Kuwadzana school teachers yesterday poured out their hearts to Information Technology minister Nelson Chamisa, when he toured the schools to assess their living conditions.

The teachers said the government should ensure they benefited from housing schemes and other facilities such as loans to acquire vehicles.

The teachers said they were living like “paupers” in a society they were expected to be role models.

Kuwadzana High School head Flora Ndlovu said teachers had been reduced to paupers hence the need for government to do its best to help them.

A teacher at the same school, who refused to be named, said: “We are no longer respected in society because of poor salaries and lack of recognition by the government. All we hear is Chamisa is driving this car and now that car!”

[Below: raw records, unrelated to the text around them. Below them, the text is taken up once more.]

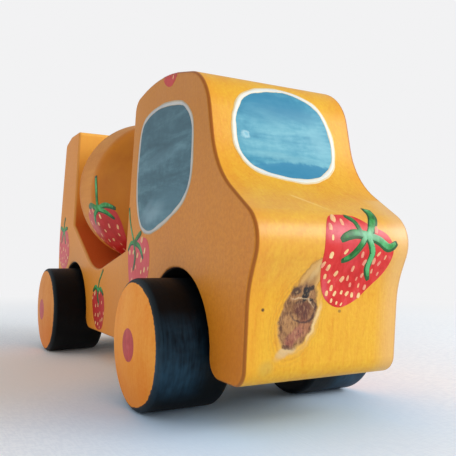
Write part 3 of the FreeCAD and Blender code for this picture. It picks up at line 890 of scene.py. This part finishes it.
def drum_side(across):
    """The view of the drum from below and one side; across is -1 for the right and 1 for the left."""
    toward = Vector((-0.25, -0.82 * across, 0.51)).normalized()
    right = Vector((1, 0, 0)) - toward * toward.x
    right.normalize()
    up = right.cross(toward)
    return Side("drum", DRUM_CENTRE, right, up if up.z > 0 else -up, toward)


def moved(shape, ahead, up, size=1, about=(0, 0)):
    """A strawberry's shape resized about a point and then shifted."""
    def place(points):
        return [(about[0] + (u - about[0]) * size + ahead, about[1] + (v - about[1]) * size + up)
                for u, v in points]
    outline, leaves = shape
    return place(outline), [(place(points), width) for points, width in leaves]


def paint_truck():
    window("windscreen", FRONT, WINDSCREEN, 1.6, WINDSCREEN_BLUE, OUTLINE_CREAM, OUTLINE_WHITE)
    for name, side in (("window_right", RIGHT_SIDE), ("window_left", LEFT_SIDE)):
        window(name, side, SIDE_WINDOW, 1.45, SIDE_BLUE, SIDE_OUTLINE_CREAM, SIDE_OUTLINE_WHITE)
    strawberry("berry_front", FRONT, "truck", FRONT_RED, FRONT_BERRY, (1.8, 1.5, 5))
    strawberry("berry_window_right", RIGHT_SIDE, "truck", BERRY_PINK, WINDOW_BERRY, (3, 1.7, 6))
    strawberry("berry_low_right", RIGHT_SIDE, "truck", BERRY_DEEP, LOW_BERRY, (2.7, 1.5, 7))
    strawberry("berry_post_right", RIGHT_SIDE, "truck", BERRY_PINK, POST_BERRY, (2.9, 1.6, 8))
    strawberry("berry_roof", ROOF_EDGE, "truck", BERRY_DEEP, moved(ROOF_BERRY, 0, 0.8, 1.12), (4.5, 1, 9))
    strawberry("berry_drum_right", drum_side(-1), "drum", BERRY_DEEP, DRUM_BERRY, (3.2, 1.8, 10))
    # The left side isn't the right one's twin: the same fruit sits a little differently there.
    strawberry("berry_window_left", LEFT_SIDE, "truck", BERRY_PINK, moved(WINDOW_BERRY, 3.5, -1),
               (3, 1.7, 11))
    strawberry("berry_low_left", LEFT_SIDE, "truck", BERRY_DEEP, moved(LOW_BERRY, 9, 3), (2.7, 1.5, 12))
    strawberry("berry_post_left", LEFT_SIDE, "truck", BERRY_PINK,
               moved(POST_BERRY, 5, 22, 0.9, about=(-149, 50)), (2.8, 1.5, 13))
    strawberry("berry_drum_left", drum_side(1), "drum", BERRY_DEEP, moved(DRUM_BERRY, -2, 12, 0.9),
               (3.2, 1.7, 14))


def dress_nodes():
    """Gives every CAD node its finish."""
    finishes = {"body": body_material(), "drum": drum_material(), "drum_spindle": spindle_material()}
    for node in ("front_axle", "rear_axle"):
        finishes[node] = axle_material(node)
    front = ((252, 168, 68), (242, 138, 30))
    # Painted shade: the rear wheels' stain is darker and duller than the front's.
    rear = ((232, 156, 80), (220, 130, 46))
    for node, blue_sheen_at, stains in (("wheel_front_right", -8, front), ("wheel_front_left", -45, front),
                                  ("wheel_rear_right", -140, rear), ("wheel_rear_left", 100, rear)):
        finishes[node] = wheel_material(node, middle(node), blue_sheen_at, *stains)
    for node, material in finishes.items():
        frame["nodes"][node].material_slots[0].material = material


# Studio

BACKGROUND = colour(242, 242, 243)
ROOM_LIGHT = (0.84, 0.92, 1, 1)
LAMP_WHITE = (1, 0.985, 0.96)


def floor_material():
    """Pale cloth near the truck that fades into a plain white ground further off."""
    mat = Shader("pale_cloth")
    x, y, _ = mat.axes(mat.place)
    warp = mat.noise(mat.mapped(mat.place, (1, 0.2, 1)), 1300, 1)
    weft = mat.noise(mat.mapped(mat.place, (0.2, 1, 1)), 1300, 1)
    cloth = mat.sum(mat.times(warp, 0.5), mat.times(weft, 0.5))
    cloud = mat.noise(mat.place, 9, 2)
    tone = mat.sum(mat.times(cloud, 0.8), mat.times(cloth, 0.25))
    threads = mat.times(mat.fade(cloth, 0.56, 0.44), 0.35)
    base = mat.ramp(tone, (0.35, (250, 250, 250)), (0.7, (255, 255, 255)))
    base = mat.tint(base, (228, 230, 236), threads)
    # Painted shade and light on the cloth: a bluish shade under the cab, and warm light by the truck's right
    # side.
    painted_blue_shade = mat.fade(mat.length(mat.sum(x, -0.07), mat.sum(y, 0.005)), 0.09, 0.02)
    base = mat.tint(base, (208, 232, 255), painted_blue_shade)
    painted_warm_light = mat.fade(mat.length(mat.sum(x, 0.02), mat.sum(y, 0.075)), 0.09, 0.02)
    base = mat.tint(base, (255, 243, 230), painted_warm_light, 0.9)
    bump = mat.add("Bump", {"Strength": 0.6, "Distance": 0.12 * MM, "Height": cloth})
    near = mat.add("BsdfPrincipled", {"Base Color": base, "Roughness": 0.9, "Normal": bump.outputs[0]})
    far = mat.add("Emission", {"Color": BACKGROUND})
    away = mat.fade(mat.length(x, y), 0.13, 0.48)
    both = mat.add("MixShader", {0: away, 1: near.outputs[0], 2: far.outputs[0]})
    mat.add("OutputMaterial", {0: both.outputs[0]})
    return mat.material


def make_floor():
    mesh = bpy.data.meshes.new("floor")
    reach = 6
    mesh.from_pydata([(-reach, -reach, 0), (reach, -reach, 0), (reach, reach, 0), (-reach, reach, 0)],
                     [], [(0, 1, 2, 3)])
    mesh.materials.append(floor_material())
    floor = bpy.data.objects.new("floor", mesh)
    bpy.context.scene.collection.objects.link(floor)


def softbox(name, azimuth, elevation, distance, size, power, tint):
    """A lamp that faces the truck, size wide and high. Azimuth 0 stands ahead of it, 90 on its left."""
    a = math.radians(azimuth)
    e = math.radians(elevation)
    target = Vector((0.02, 0, 0.05))
    out = Vector((math.cos(a) * math.cos(e), math.sin(a) * math.cos(e), math.sin(e)))
    lamp = bpy.data.lights.new(name, "AREA")
    lamp.shape = "RECTANGLE"
    lamp.size, lamp.size_y = size
    lamp.energy = power
    lamp.color = tint
    holder = bpy.data.objects.new(name, lamp)
    holder.location = target + out * distance
    holder.rotation_mode = "QUATERNION"
    holder.rotation_quaternion = (-out).to_track_quat("-Z", "Y")
    bpy.context.scene.collection.objects.link(holder)


def light_studio():
    softbox("key", 62, 16, 1, (0.70, 0.70), 5.8, LAMP_WHITE)
    softbox("sheen", 38, 26, 1, (0.45, 0.50), 3.4, LAMP_WHITE)
    softbox("fill", -125, 12, 0.8, (0.60, 0.60), 1.25, (1, 0.92, 0.82))
    world = bpy.data.worlds.new("white_room")
    world.use_nodes = True
    tree = world.node_tree
    tree.nodes.clear()
    seen = tree.nodes.new("ShaderNodeBackground")
    seen.inputs[0].default_value = BACKGROUND
    lit = tree.nodes.new("ShaderNodeBackground")
    lit.inputs[0].default_value = ROOM_LIGHT
    lit.inputs[1].default_value = 0.60
    path = tree.nodes.new("ShaderNodeLightPath")
    choose = tree.nodes.new("ShaderNodeMixShader")
    output = tree.nodes.new("ShaderNodeOutputWorld")
    tree.links.new(path.outputs["Is Camera Ray"], choose.inputs[0])
    tree.links.new(lit.outputs[0], choose.inputs[1])
    tree.links.new(seen.outputs[0], choose.inputs[2])
    tree.links.new(choose.outputs[0], output.inputs[0])
    bpy.context.scene.world = world
    bpy.context.scene.view_settings.view_transform = "Standard"


def make_camera():
    """Low in front of the truck's right corner, looking a little up, with a slight tilt of the horizon."""
    yaw = math.radians(61.21)
    rise = math.radians(2.73)
    roll = math.radians(0.55)
    eye = Vector((FRONT_AXLE.x + 169.5 * MM, -100.4 * MM, 47 * MM))
    forward = Vector((-math.sin(yaw) * math.cos(rise), math.cos(yaw) * math.cos(rise), math.sin(rise)))
    level_right = forward.cross(Vector((0, 0, 1))).normalized()
    level_up = level_right.cross(forward)
    right = level_right * math.cos(roll) + level_up * math.sin(roll)
    up = level_up * math.cos(roll) - level_right * math.sin(roll)
    camera = bpy.data.cameras.new("camera")
    camera.sensor_width = 36
    camera.lens = 46.21
    camera.clip_start = 0.005
    holder = bpy.data.objects.new("camera", camera)
    turn = Matrix((right, up, -forward)).transposed()
    holder.matrix_world = Matrix.Translation(eye) @ turn.to_4x4()
    bpy.context.scene.collection.objects.link(holder)
    bpy.context.scene.camera = holder


dress_nodes()
paint_truck()
make_floor()
light_studio()
make_camera()
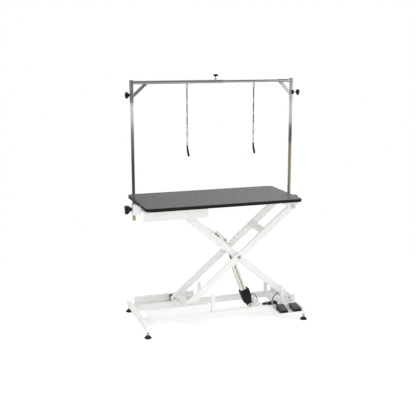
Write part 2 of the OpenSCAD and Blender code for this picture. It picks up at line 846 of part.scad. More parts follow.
// A mains plug that lies beside the coil and points to -X, with its strain relief and two round pins
module mains_plug() {
    color(black) translate(plug_at) rotate([0, -90, 0]) {
        translate([0, 0, -36]) cylinder(h = 36.5, d1 = 8, d2 = 14);
        translate([-12, -17, 0]) cube([24, 34, 34]);
        translate([0, 0, 34]) cylinder(h = 4, d = 30);
    }
    color(zinc) translate(plug_at) rotate([0, -90, 0]) for (s = [-1, 1])
        translate([0, s * 9.5, 37.9]) cylinder(h = 19, d = 4.8);
}

// ---------- assembly ----------

base_end_bar_left();
base_end_bar_right();
base_rail_front();
base_rail_rear();
base_cross_members();
base_channels();
foot_left_front();
foot_left_rear();
foot_right_front();
foot_right_rear();
arm_a_front();
arm_a_rear();
arm_a_cross_tubes();
arm_a_pins();
arm_b_front();
arm_b_rear();
arm_b_cross_tube();
arm_b_pins();
lever_bracket();
roller_low_front();
roller_low_rear();
roller_high_front();
roller_high_rear();
table_frame();
table_channels();
tabletop_board();
tabletop_mat();
tabletop_trim();
post_socket_left();
post_socket_right();
post_left();
post_right();
corner_left();
corner_right();
crossbar_outer();
crossbar_inner();
knob_socket_left();
knob_socket_right();
knob_corner_left();
knob_corner_right();
knob_crossbar();
noose_hook_left();
noose_hook_right();
noose_left();
noose_right();
noose_slider_left();
noose_slider_right();
actuator_motor();
actuator_body();
actuator_rod();
pedal_tray();
pedal_left();
pedal_right();
switch_blocks();
motor_lead();
cable_hank();
switch_lead();
mains_lead();
mains_coil();
mains_plug();
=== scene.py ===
"""Looks of an electric scissor-lift grooming table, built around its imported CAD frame."""

import json
from math import atan2, copysign, cos, hypot, pi, radians, sin, sqrt, tan

import bmesh
import bpy
from mathutils import Matrix, Vector


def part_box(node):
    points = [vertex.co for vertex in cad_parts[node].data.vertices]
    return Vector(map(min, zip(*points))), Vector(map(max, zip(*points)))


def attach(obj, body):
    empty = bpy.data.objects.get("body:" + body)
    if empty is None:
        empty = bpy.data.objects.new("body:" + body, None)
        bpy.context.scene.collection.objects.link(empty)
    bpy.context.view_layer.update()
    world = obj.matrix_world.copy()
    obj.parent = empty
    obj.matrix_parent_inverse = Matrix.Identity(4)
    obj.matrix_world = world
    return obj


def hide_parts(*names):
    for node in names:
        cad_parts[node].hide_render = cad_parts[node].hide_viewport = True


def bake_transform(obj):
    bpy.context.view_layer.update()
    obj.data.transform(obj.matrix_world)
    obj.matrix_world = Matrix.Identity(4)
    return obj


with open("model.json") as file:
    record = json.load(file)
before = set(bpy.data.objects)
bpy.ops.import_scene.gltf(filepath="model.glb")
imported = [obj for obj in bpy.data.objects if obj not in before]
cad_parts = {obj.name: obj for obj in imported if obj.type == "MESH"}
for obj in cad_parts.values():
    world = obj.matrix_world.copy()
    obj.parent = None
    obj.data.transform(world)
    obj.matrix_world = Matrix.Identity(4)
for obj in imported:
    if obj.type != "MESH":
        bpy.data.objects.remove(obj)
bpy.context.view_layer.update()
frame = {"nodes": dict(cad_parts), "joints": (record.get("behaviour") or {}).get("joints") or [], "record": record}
nodes = frame["nodes"]
joints = {joint["name"]: joint for joint in frame["joints"]}
body_of = {node: body for body, names in frame["record"]["behaviour"]["bodies"].items() for node in names}

scene = bpy.context.scene

MM = 0.001


def joint_at(name):
    return Vector(joints[name]["pos_m"])


def mm(x, y, z):
    """A point in metres from millimetres."""
    return Vector((x, y, z)) * MM


def shift(x, y, z):
    """A matrix that moves by millimetres."""
    return Matrix.Translation(mm(x, y, z))


def turned(degrees, axis):
    return Matrix.Rotation(radians(degrees), 4, axis)


def new_node(tree, kind, **properties):
    made = tree.nodes.new(kind)
    for key, value in properties.items():
        setattr(made, key, value)
    return made


def set_inputs(made, **values):
    """Sets a node's inputs by name, with _ for a space in the name."""
    for name, value in values.items():
        made.inputs[name.replace("_", " ")].default_value = value


def fill_ramp(made, stops):
    """Gives a colour ramp node its (position, colour) stops."""
    elements = made.color_ramp.elements
    while len(elements) < len(stops):
        elements.new(0.5)
    for element, (position, color) in zip(elements, stops):
        element.position = position
        element.color = (*color, 1.0)


# --- materials ---


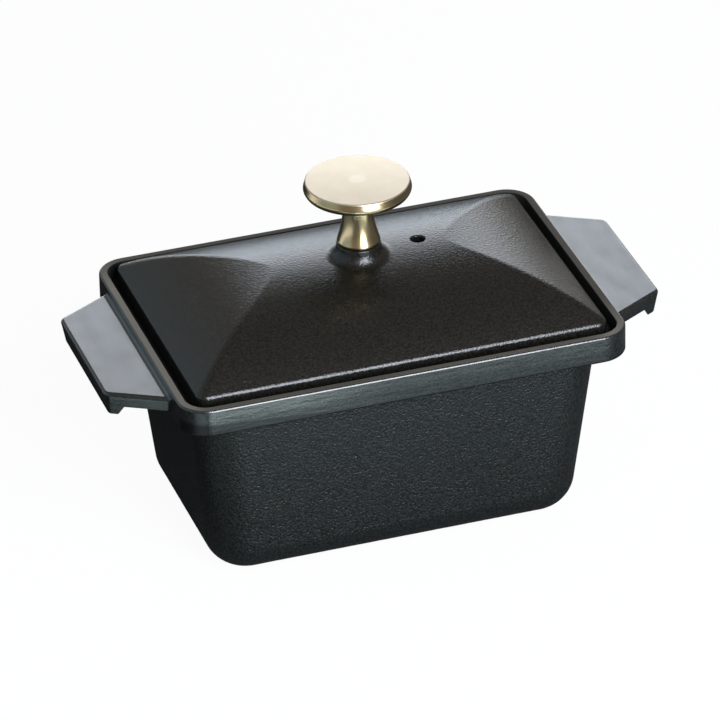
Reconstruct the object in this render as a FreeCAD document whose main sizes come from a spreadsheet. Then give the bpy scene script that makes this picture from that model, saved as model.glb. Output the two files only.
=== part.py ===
# Small cast iron terrine dish with a hipped lid and a turned brass knob.
#
# Frame: +X along the long side, +Y across, +Z up. The origin is the centre of the flat foot, on the
# table. All lengths are millimetres and all angles degrees.

import FreeCAD, Part
import Sketcher
import math
import os
import types
from FreeCAD import Vector

# Every size that can be set by itself, written once.
SIZES = {
    # The dish: a leaning trough under an upright collar.
    "rim_length": 160.0,
    "rim_width": 111.0,
    "rim_corner": 10.5,
    "rim_edge_round": 0.8,
    "dish_height": 78.0,
    "collar_height": 10.0,
    "collar_foot_round": 0.9,
    "trough_setback": 7.2,
    "trough_lean": 5.8,
    "trough_corner": 14.0,
    "foot_corner": 15.0,
    "foot_round": 13.0,
    "wall": 4.0,
    "floor": 4.5,
    "throat_round": 1.5,
    # The recess in the collar that takes the lid, behind a bare ground land.
    "land_width": 2.2,
    "recess_depth": 6.0,
    "recess_edge_round": 0.3,
    "mouth_round": 1.0,
    # The lug handles, one on each short side: a tapering plate with a hooked outer edge.
    "lug_reach": 20.2,
    "lug_drop": 2.8,
    "lug_thickness": 5.3,
    "lug_shoulder": 6.6,
    "lug_side_slant": 29.7,
    "lug_corner": 3.4,
    "lug_edge_round": 1.1,
    "lug_root_round": 1.6,
    "lug_draft": 11.0,
    "hook_depth": 9.2,
    "hook_width": 2.7,
    "hook_inner_lean": 26.0,
    "hook_foot_round": 1.2,
    # The lid: four vaulted faces that meet in soft hips, over a hollow of the same form.
    "lid_gap": 3.5,
    "lid_corner": 4.0,
    "lid_edge_height": 7.2,
    "lid_rise": 16.1,
    "lid_ridge": 53.0,
    "hip_step": 0.15,
    "hip_round": 5.0,
    "hollow_round": 2.0,
    "lid_edge_round": 1.6,
    "roof": 4.0,
    "lip_clearance": 1.0,
    "lip_width": 3.0,
    "lip_drop": 3.0,
    # The field of small cones inside the lid that lets the steam drip back.
    "basting_pitch": 17.0,
    "basting_drop": 2.2,
    "basting_tip_radius": 0.7,
    "basting_root_radius": 2.0,
    # The boss under the knob, its pillar inside the lid, and the vent.
    "boss_height": 4.8,
    "boss_top_radius": 7.7,
    "boss_foot_radius": 8.5,
    "boss_fillet": 4.2,
    "boss_edge_round": 0.5,
    "pillar_radius": 8.0,
    "pillar_drop": 3.0,
    "vent_radius": 2.5,
    "vent_offset": 22.2,
    "vent_aside": 2.6,
    "vent_edge_round": 0.5,
    # The knob: a thick disc with a slightly crowned top, on a flared stem.
    "knob_height": 24.3,
    "disc_radius": 18.75,
    "disc_top_radius": 17.95,
    "disc_thickness": 4.5,
    "disc_belt_height": 1.4,
    "disc_crown": 0.3,
    "disc_edge_round": 0.5,
    "disc_belt_round": 1.5,
    "disc_underside_drop": 0.8,
    "neck_round": 1.2,
    "stem_waist_radius": 5.4,
    "stem_foot_radius": 7.5,
    "stem_foot_band": 1.3,
    "stem_foot_chamfer": 0.8,
    "stem_flare_radius": 42.0,
    # The screw that holds the knob from below.
    "screw_radius": 3.0,
    "screw_head_radius": 5.5,
    "screw_head_height": 3.3,
    "screw_head_crown": 1.5,
    "screw_point_chamfer": 0.8,
    "screw_grip": 9.0,
    "screw_slot_width": 1.4,
    "screw_slot_depth": 1.6,
    "screw_hole_clearance": 0.3,
    "thread_clearance": 0.1,
    "thread_runout": 2.0,
}

# Columns and rows of basting points on each side of the middle one. Those fewer than CLEAR_STEPS
# steps from the middle are left out, which makes room for the pillar and the vent.
BASTING_COLUMNS = 3
BASTING_ROWS = 2
CLEAR_STEPS = 2

# How closely two measured lengths agree when they belong to the same edge.
SLACK = 0.01


class Size:
    """A size that carries its number and the sheet formula that gives it."""

    def __init__(self, number, text):
        self.number = number
        self.text = text

    def __add__(self, other):
        other = as_size(other)
        return Size(self.number + other.number, "(%s + %s)" % (self.text, other.text))

    def __sub__(self, other):
        other = as_size(other)
        return Size(self.number - other.number, "(%s - %s)" % (self.text, other.text))

    def __mul__(self, other):
        other = as_size(other)
        return Size(self.number * other.number, "(%s * %s)" % (self.text, other.text))

    def __truediv__(self, other):
        other = as_size(other)
        return Size(self.number / other.number, "(%s / %s)" % (self.text, other.text))

    def __neg__(self):
        return Size(-self.number, "(0 - %s)" % self.text)

    __radd__ = __add__
    __rmul__ = __mul__


def as_size(value):
    if isinstance(value, Size):
        return value
    return Size(float(value), "%.9g" % value)


def trig(name, angle):
    """sin, cos or tan of an angle in degrees."""
    angle = as_size(angle)
    number = getattr(math, name)(math.radians(angle.number))
    return Size(number, "%s(%s)" % (name, angle.text))


def square(size):
    return size * size


def square_root(size):
    return Size(math.sqrt(size.number), "sqrt(%s)" % size.text)


def arc_radius(run, rise):
    """Radius of the arc that starts level, runs out by run and falls by rise."""
    return (run * run + rise * rise) / (rise * 2)


doc = FreeCAD.newDocument("terrine_dish")
sheet = doc.addObject("Spreadsheet::Sheet", "Sizes")
for row, (alias, value) in enumerate(SIZES.items(), start=1):
    sheet.set("A%d" % row, alias)
    sheet.set("B%d" % row, repr(value))
    sheet.setAlias("B%d" % row, alias)
doc.recompute()
s = types.SimpleNamespace(**{alias: Size(value, "Sizes." + alias) for alias, value in SIZES.items()})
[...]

Another teacher at Kuwadzana 4 Primary School echoed the same sentiments: “I boarded a car with women going to the market and I happen to teach their children here. When they saw me, they started bragging that they get in a week what a teacher is paid for the whole month, and they all broke into laughter. Up to now I don’t feel happy to be a teacher. We also need loans to buy cars and houses.”

A Kuwadzana High School teacher added: “We don’t want our allowances or salaries being made public. To us, I feel it’s abuse of the highest order. Why subject us to such humiliation, yet salaries and allowances of those in the private sector are not published? I have children who go to school as well and this issue of incentives is not doing us any good. Why not scrap it off and have proper salaries? We cannot afford to send our children to school as well because of these challenges.”

Chamisa, who is also MDC-T Kuwadzana East MP, promised to take the issue up with Parliament and Cabinet to find out how the government could assist teachers.

“It is important to recognise teachers who are thermometers and barometers of society. When I was growing up in Gutu, the only person who used to have a vehicle in that area was a teacher.

“Teachers used to be respected and we should not fail as government to make our teachers happy because they are important in shaping our future,” he said.

“We can’t let (Ian) Smith have a decorated legacy of having satisfied teachers better than us as a government. President Robert Mugabe himself was a teacher and he knows how important it is to be one.”